I don’t know about you, but my life is not perfectly manicured. In fact, it’s littered with unexpected troubles, aggravating interactions, blindingly frustrating circumstances, and rather than having a life lawn with a single dandelion distraction; my life is more dandelion than fescue. Surveying the backyard this week, I marveled at the fact that although my son had mowed the lawn just the day before, newly sprouted dandelions reached several inches above the freshly cut grass. At first, I was aggravated; I had been inspecting the patches where the lawn was worn thin or trampled down to the dirt and thinking about how to fill them in quickly; instead, I was confronted by a veritable army of “weeds.” To add insult to injury, they didn’t even attempt to grow in the areas which sorely needed ground cover but amid perfectly healthy regions! As quickly as the thoughts flashed through my mind, I was suddenly enveloped by the welcome flush of a smile accompanied by a sweet memory. As a little girl, I would search for dandelions. They were, after all, the most abundant flowers in the neighborhood and fair game for picking in our apartment complex. No one had spent hours toiling over their growth, and if I plucked a bucketful, mom would be thrilled with the bouquet and put it in a place of honor on our tiny kitchen table. My own little girl had already brought me five or six dozen bouquets since spring had sprung. Each lovingly arranged bundle with bright yellow dandelions, delicate pink lady’s fingers, tiny purple, and white wild pansies, periwinkle speedwell, purple deadnettle, and a few long talks of shepherd’s purse thrown in like baby’s breath.

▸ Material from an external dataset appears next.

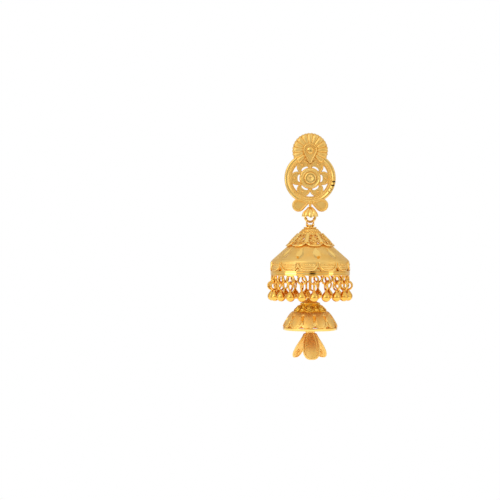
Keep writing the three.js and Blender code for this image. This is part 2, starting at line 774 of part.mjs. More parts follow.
function mesh(name, body, finish) {
  const made = body.getMesh();
  const corners = new Float32Array(3 * made.numVert);
  for (let i = 0; i < made.numVert; i++) {
    corners.set(made.vertProperties.subarray(i * made.numProp, i * made.numProp + 3), 3 * i);
  }
  const geometry = new THREE.BufferGeometry()
    .setAttribute("position", new THREE.BufferAttribute(corners, 3))
    .setIndex(new THREE.BufferAttribute(made.triVerts, 1));
  geometry.computeVertexNormals();
  const piece = new THREE.Mesh(geometry, new THREE.MeshStandardMaterial(finishes[finish]));
  piece.name = name;
  return piece;
}

function fringe() {
  const group = new THREE.Group();
  const drop = fringeDrop();
  for (let i = 0; i < dropCount; i++) {
    const azimuth = (2 * Math.PI * i) / dropCount + dropTurn;
    const piece = mesh(`drop_${String(i + 1).padStart(2, "0")}`, drop, "polished");
    piece.position.set(fringeRadius * Math.sin(azimuth), hangY - fringeRadius * Math.cos(azimuth), dropRingZ);
    piece.rotation.z = azimuth;
    group.add(piece);
  }
  return group;
}

const earring = new THREE.Group();
earring.name = "jhumka_earring";
earring.add(
  mesh("stud_front", studFront(), "satin"),
  mesh("ear_post", earPost(), "polished"),
  mesh("jump_ring", hung(wireRing(jumpRingRadius, jumpRingWire, jumpRingZ, "front", 16)), "polished"),
  mesh("bell", bell(), "satin"),
  fringe(),
  mesh("lower_bell", lowerBell(), "satin"),
  mesh("bud", bud(), "satin"),
);

export default earring;
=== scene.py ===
import json
import random
from math import acos, asin, atan2, copysign, cos, dist, hypot, pi, radians as deg, sin, sqrt

import bmesh
import bpy
from mathutils import Matrix, Vector


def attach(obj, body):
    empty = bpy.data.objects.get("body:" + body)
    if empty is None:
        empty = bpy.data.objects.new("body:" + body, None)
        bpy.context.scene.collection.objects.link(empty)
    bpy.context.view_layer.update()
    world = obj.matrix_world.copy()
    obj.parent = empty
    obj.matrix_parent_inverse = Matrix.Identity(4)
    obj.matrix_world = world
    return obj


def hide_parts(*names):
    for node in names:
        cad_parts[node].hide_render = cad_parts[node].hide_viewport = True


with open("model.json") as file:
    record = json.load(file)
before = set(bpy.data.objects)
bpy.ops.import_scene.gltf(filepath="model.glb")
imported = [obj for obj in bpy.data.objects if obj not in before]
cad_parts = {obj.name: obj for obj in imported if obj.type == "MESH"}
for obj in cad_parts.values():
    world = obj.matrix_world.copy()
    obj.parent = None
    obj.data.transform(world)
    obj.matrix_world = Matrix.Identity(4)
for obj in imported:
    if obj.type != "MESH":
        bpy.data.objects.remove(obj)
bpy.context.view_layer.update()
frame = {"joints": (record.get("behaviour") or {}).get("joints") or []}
print("frame loaded")

# The pieces are modelled in millimetres, as the frame is drawn: front -Y, up +Z, origin at the back of the
# fan where the ear post starts. Each one is brought to metres as it is finished.
toMetres = Matrix.Scale(0.001, 4)
hangDepth = -0.675  # the plane that everything hangs in
fullTurn = 2 * pi


def jointHeight(name):
    return 1000 * next(joint["pos_m"][2] for joint in frame["joints"] if joint["name"] == name)


eyeHeight = jointHeight("drop_swing")
hoopHeight = jointHeight("drop_sway")
lowerLoopHeight = jointHeight("tier_swing")
budLoopHeight = jointHeight("bud_sway")


# Placing

def shift(x, y, z):
    return Matrix.Translation((x, y, z))


def aboutX(angle):
    return Matrix.Rotation(angle, 4, "X")


def aboutY(angle):
    return Matrix.Rotation(angle, 4, "Y")


def aboutZ(angle):
    return Matrix.Rotation(angle, 4, "Z")


standing = aboutX(pi / 2)  # for a part modelled flat in XY
edgeOn = aboutZ(pi / 2)  # for a ring that shows its side to the front


def atFront(x, z, depth=0.0):  # a part modelled about its own middle, moved to a place on the stud
    return shift(x, -depth, z)


def spoke(height, depth, angle, out):  # on the stud, out from a middle and turned away from it
    return atFront(0, height, depth) @ aboutY(-angle) @ shift(out, 0, 0)


def hung(azimuth=0.0):  # a part modelled about the Z axis, turned to its azimuth in the hanging plane
    return shift(0, hangDepth, 0) @ aboutZ(azimuth)


def ringOf(count, turn=0.0):
    return [hung(fullTurn * i / count + turn) for i in range(count)]


def inEach(places, spot):
    return [place @ Matrix.Translation(spot) for place in places]


# Small operations that every piece uses

def welded(part, distance=1e-4):
    bmesh.ops.remove_doubles(part, verts=part.verts, dist=distance)
    bmesh.ops.recalc_face_normals(part, faces=part.faces)
    return part


def turned(rows, steps, closed=False, upright=True, angle=fullTurn, start=0.0):
    part = bmesh.new()
    corners = [part.verts.new((0, -r, h) if upright else (r, -h, 0)) for r, h in rows]
    edges = [part.edges.new(pair) for pair in zip(corners, corners[1:])]
    if closed:
        edges.append(part.edges.new((corners[-1], corners[0])))
    axis = (0, 0, 1) if upright else (0, 1, 0)
    geometry = corners + edges
    whole = abs(angle - fullTurn) < 1e-6
    if closed and not whole:
        geometry.append(part.faces.new(corners))
    if start:
        turn = Matrix.Rotation(start, 3, "Z" if upright else "Y")
        bmesh.ops.rotate(part, cent=(0, 0, 0), matrix=turn, verts=corners)
    bmesh.ops.spin(part, geom=geometry, cent=(0, 0, 0), axis=axis, angle=angle, steps=steps, use_merge=whole)
    return welded(part)


def ringWire(radius, wire, segments=32, sides=10):  # a ring of round wire that faces the front
    part = bmesh.new()
    section = bmesh.ops.create_circle(part, segments=sides, radius=wire / 2, cap_ends=False)
    bmesh.ops.translate(part, vec=(radius, 0, 0), verts=section["verts"])
    bmesh.ops.spin(part, geom=part.verts[:] + part.edges[:], cent=(0, 0, 0), axis=(0, 1, 0),
                   angle=fullTurn, steps=segments, use_merge=True)
    bmesh.ops.recalc_face_normals(part, faces=part.faces)
    return part


def wireAlong(points, radius, closed=False, resolution=2, flatten=0.0):
    curve = bpy.data.curves.new("wire", "CURVE")
    curve.dimensions = "3D"
    curve.twist_mode = "Z_UP"
    curve.bevel_depth = radius
    curve.bevel_resolution = resolution
    curve.extrude = flatten
    curve.use_fill_caps = not closed
    line = curve.splines.new("POLY")
    line.points.add(len(points) - 1)
    for spot, point in zip(line.points, points):
        spot.co = (*point, 1.0)
    line.use_cyclic_u = closed
    holder = bpy.data.objects.new("wire", curve)
    data = bpy.data.meshes.new_from_object(holder)
    part = bmesh.new()
    part.from_mesh(data)
    bpy.data.objects.remove(holder)
    bpy.data.curves.remove(curve)
    bpy.data.meshes.remove(data)
    return welded(part)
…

Maybe I was looking at dandelion’s all wrong.
Suddenly I was struck with the ridiculous thought that I should be looking for dandelions. My mother had always told me if you look for flowers, you’ll find them, and, if you look for weeds, you’ll find those too. What you see depends on what you search for AND how happy you are with what you find depends on how you perceive it. I don’t think contentment comes from always having things go your way. I’d say it comes more from your attitude about the curveballs life throws at you. Are they “happy little accidents” like in Bob Ross’s painting world or something negative? So, maybe life’s dandelions aren’t so terrible; I do kind of like the bright spots of yellow blanketing the lawn.